Since we have no further information we use an uninformed prior which does not prefer one hypothesis over the other,
in other words:
p(H1) = p(H2)
and using p(b|H1) = 1 and p(b|H2) = 1/2 we get
p(H1|b) = 2/3 and p(H2|b) = 1/3. (I recommend that you actually plug in the numbers and do the calculation.)
I admit that there is something weird about this result: We have two cards, we pick one and after updating our probabilities have to conclude that the other is more likely being black than red, actually twice as likely.
The issue seems to be our prior, i.e. the choice of p(Hi).
Indeed, if we draw the 2-card deck randomly then the probabilities that it contains bb, br, rb and rr should be the same. We can throw out rr, which leaves us with a 2:1 majority of mixed decks and should therefore use p(H1) = 1/3 and p(H2) = 2/3. As you can check this resolves the weirdness, we get p(H1|b) = p(H2|b) and thus the probability that the 2nd card is also black would be the same as the probability for red.
But can a Bayesian accept such card counting?
And it gets worse: If the 2-card deck was drawn from an initial deck of 2N cards then the probabilities of bb and br are not exactly the same. The probability of the first b is indeed 1/2 but the probability of a 2nd b is lower, (N-1)/(2N-1), and therefore a mixed deck seems actually preferred, depending on the number N, which we don't know. Should we really conclude that red is slightly more likely after seeing black?

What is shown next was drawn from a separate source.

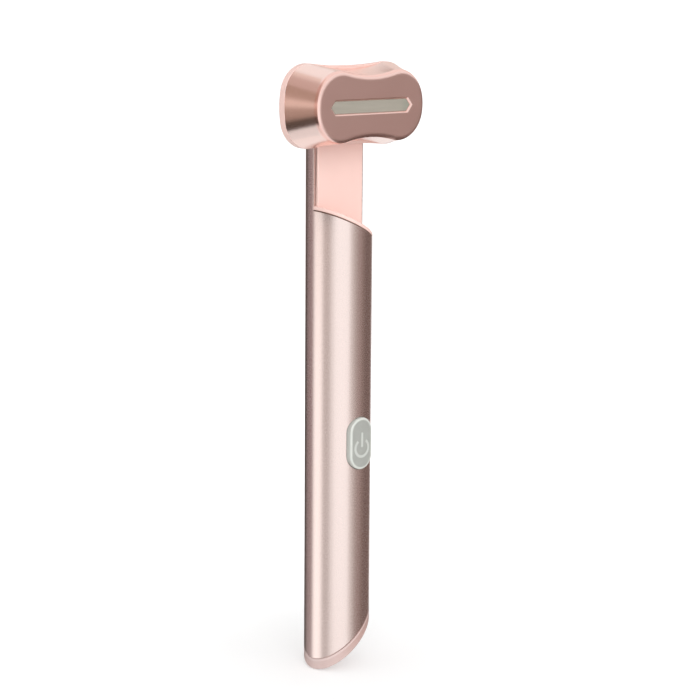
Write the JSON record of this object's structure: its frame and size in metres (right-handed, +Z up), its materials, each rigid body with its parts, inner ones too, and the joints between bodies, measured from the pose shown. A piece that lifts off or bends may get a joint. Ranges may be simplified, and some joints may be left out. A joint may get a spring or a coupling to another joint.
{
  "type": "heated eye massager wand",
  "caption": "Slim rose-gold wand with a slanted base cap, a half-round neck, a swivelling two-lobed heated head with a light window, and a power button.",
  "frame": {"origin": "on the handle tube's axis, level with the middle of the power button", "axes": "+Z up along the handle to the head, +Y to the back, away from the power button and the heated face, +X to the right seen from the front"},
  "size_m": [0.0446, 0.0216, 0.1656],
  "materials": {
    "satin_tube": "satin",
    "polished_head": "polished",
    "pink_plastic": "gloss",
    "cap_plastic": "gloss",
    "lens_plastic": "gloss",
    "button_plastic": "gloss",
    "symbol_plastic": "matte",
    "bare_steel": "satin",
    "heavy_alloy": "satin",
    "plated_port": "satin",
    "white_acetal": "matte",
    "black_nylon": "matte",
    "board_green": "satin",
    "chip_black": "matte",
    "led_red": "gloss",
    "heater_amber": "gloss",
    "cell_wrap": "gloss",
    "seal_rubber": "matte",
    "foam": "matte",
    "wire_jacket": "matte"
  },
  "bodies": {
    "handle": {"body_tube": "satin_tube", "neck_insert": "pink_plastic", "bottom_cap": "cap_plastic", "cap_seal": "seal_rubber", "usb_shell": "plated_port", "usb_tongue": "black_nylon", "charge_board": "board_green", "charge_lead": "wire_jacket", "inner_frame": "black_nylon", "battery_cell": "cell_wrap", "cell_guard_board": "board_green", "foam_pad": "foam", "battery_leads": "wire_jacket", "control_board": "board_green", "board_chips": "chip_black", "board_screws": "bare_steel", "switch_body": "chip_black", "indicator_leds": "led_red", "harness_plug": "white_acetal", "handle_harness": "wire_jacket", "motor_can": "bare_steel", "motor_sleeve": "seal_rubber", "motor_leads": "wire_jacket", "pivot_bush": "white_acetal", "thrust_washer": "white_acetal", "friction_ring": "white_acetal"},
    "head": {"head_back_cover": "pink_plastic", "head_gasket": "seal_rubber", "head_shell": "polished_head", "light_window": "lens_plastic", "light_box": "white_acetal", "led_board": "board_green", "red_leds": "led_red", "heater_film": "heater_amber", "heater_leads": "bare_steel", "thermistor": "chip_black", "thermistor_lead": "wire_jacket", "pivot_spindle": "bare_steel", "spindle_screws": "bare_steel", "spring_washer": "bare_steel", "retaining_clip": "bare_steel", "head_harness": "wire_jacket"},
    "button": {"power_button": "button_plastic", "power_symbol": "symbol_plastic", "switch_plunger": "chip_black"},
    "rotor": {"motor_shaft": "bare_steel", "eccentric_weight": "heavy_alloy"}
  },
  "joints": [
    {"name": "head_swivel", "type": "hinge", "parent": "handle", "child": "head", "pos_m": [0, 0, 0.0906], "axis": [0, -1, 0], "range_deg": [-90, 90]},
    {"name": "button_press", "type": "slide", "parent": "handle", "child": "button", "axis": [0, 1, 0], "range_m": [0, 0.00035], "stiffness_N_per_m": 2500},
    {"name": "motor_spin", "type": "hinge", "parent": "handle", "child": "rotor", "pos_m": [0, 0.001, 0.045], "axis": [0, 0, 1], "continuous": true}
  ]
}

Do we have to sum over all possible N with equal weight to get a truly uninformed prior?
But I am sure a true Bayesian would reject all those card counting arguments which smell quite a bit of frequentist reasoning. A truly uninformed prior means that we have no information to prefer one hypothesis over the other. There is a difference between not knowing anything about the 2-card deck and knowing that it was randomly selected. Therefore the symmetric choice p(H1) = p(H2) is the true uninformed prior which properly reflects our indifference and we have to live with the asymmetry of probabilities for the 2nd card.
(*) A true Bayesian would calculate the probability that this post contains sarcasm taking into account the existence of this footnote.